== Objective ==
Print all the data, keeping every line exactly as it is.

== Source data ==
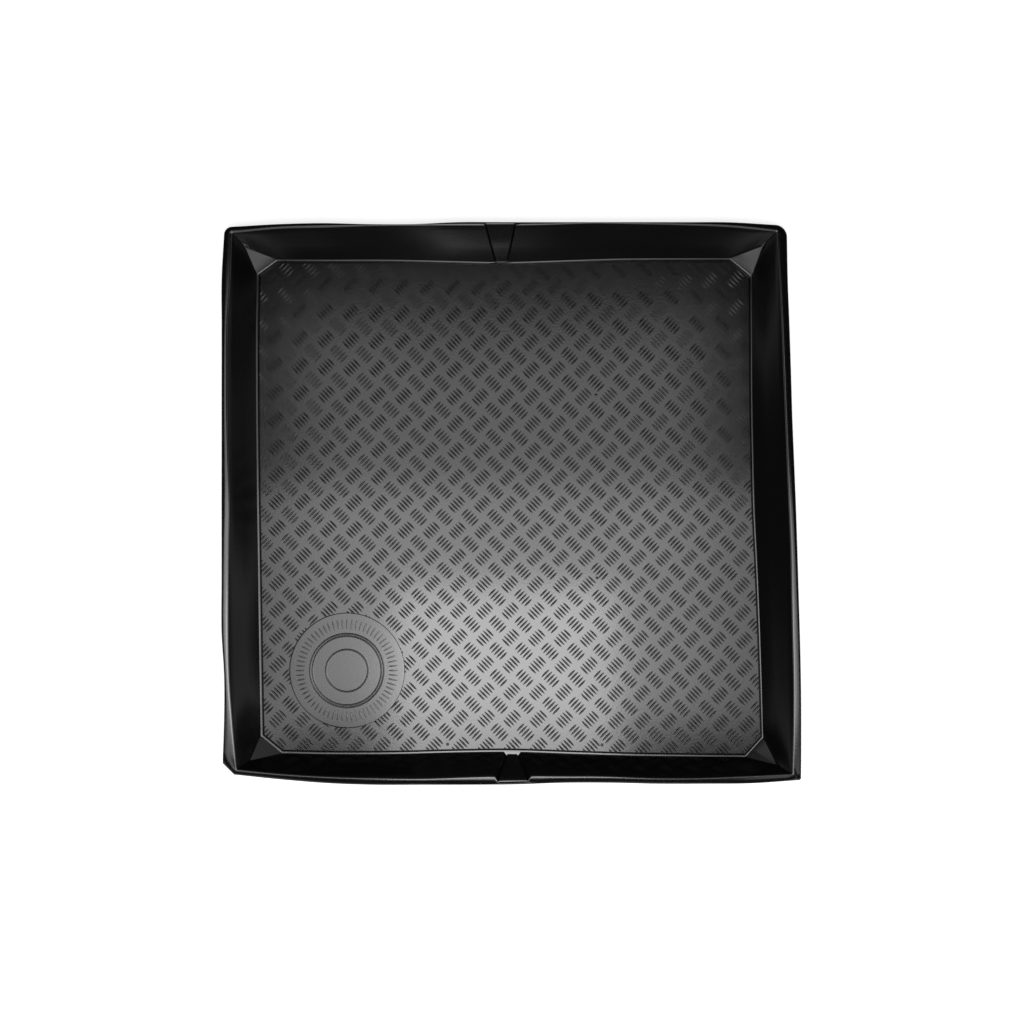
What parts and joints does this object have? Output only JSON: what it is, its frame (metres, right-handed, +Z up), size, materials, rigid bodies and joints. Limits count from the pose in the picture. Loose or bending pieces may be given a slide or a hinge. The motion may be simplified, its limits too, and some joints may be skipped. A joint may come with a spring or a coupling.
{
  "type": "rubber cargo tray",
  "caption": "Shallow boot tray drawn from one sheet: basket-weave tread with a plain round boss, sloping walls with folding wedges, faceted corners and a narrow trimmed flange.",
  "frame": {"origin": "centre of the bounding box in plan, on the flat underside that the tray lies on", "axes": "+Z up, +Y towards the back seats, -Y towards the tailgate, +X to the right seen from above with the seats at the top"},
  "size_m": [1.078, 1.047, 0.058],
  "materials": {
    "black_rubber": "satin with a fine moulded grain"
  },
  "bodies": {
    "root": {"tray": "black_rubber"}
  },
  "joints": []
}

== Solution ==
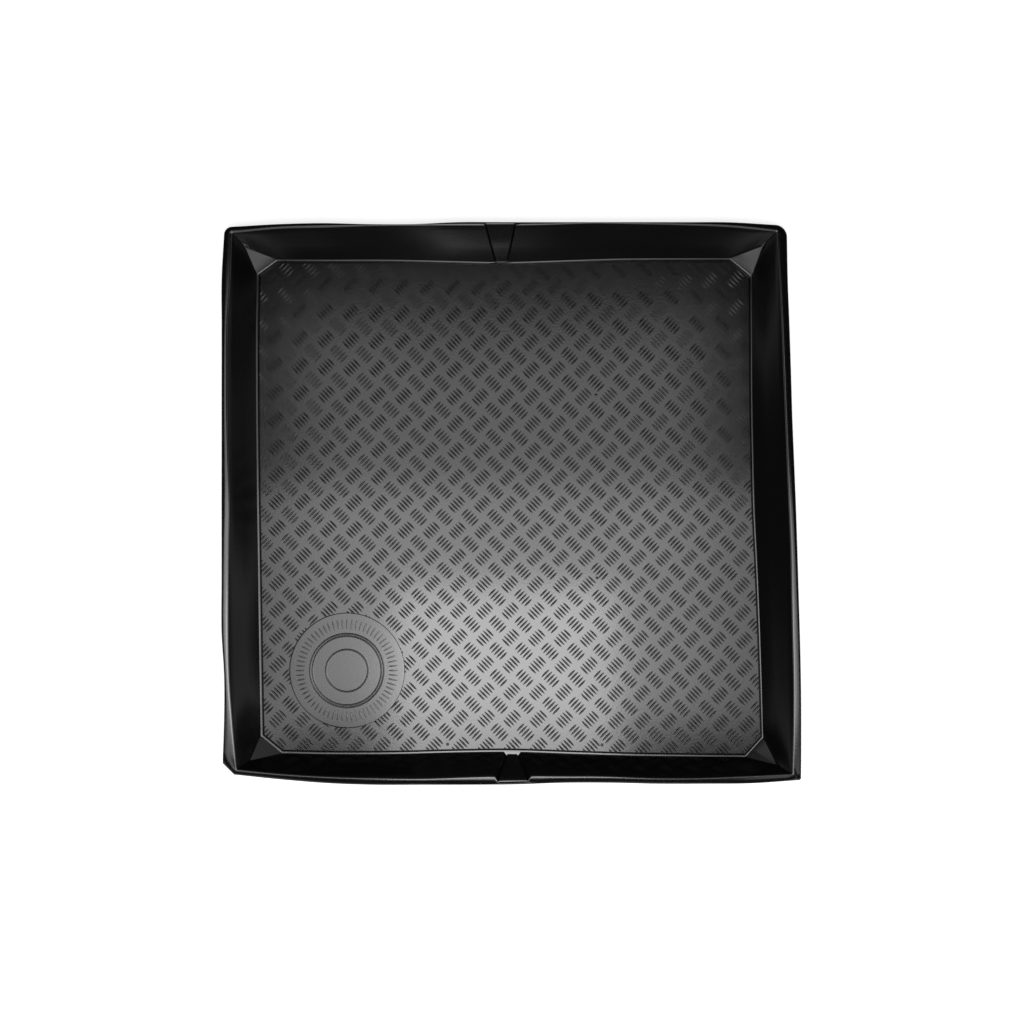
What parts and joints does this object have? Output only JSON: what it is, its frame (metres, right-handed, +Z up), size, materials, rigid bodies and joints. Limits count from the pose in the picture. Loose or bending pieces may be given a slide or a hinge. The motion may be simplified, its limits too, and some joints may be skipped. A joint may come with a spring or a coupling.
{
  "type": "rubber cargo tray",
  "caption": "Shallow boot tray drawn from one sheet: basket-weave tread with a plain round boss, sloping walls with folding wedges, faceted corners and a narrow trimmed flange.",
  "frame": {"origin": "centre of the bounding box in plan, on the flat underside that the tray lies on", "axes": "+Z up, +Y towards the back seats, -Y towards the tailgate, +X to the right seen from above with the seats at the top"},
  "size_m": [1.078, 1.047, 0.058],
  "materials": {
    "black_rubber": "satin with a fine moulded grain"
  },
  "bodies": {
    "root": {"tray": "black_rubber"}
  },
  "joints": []
}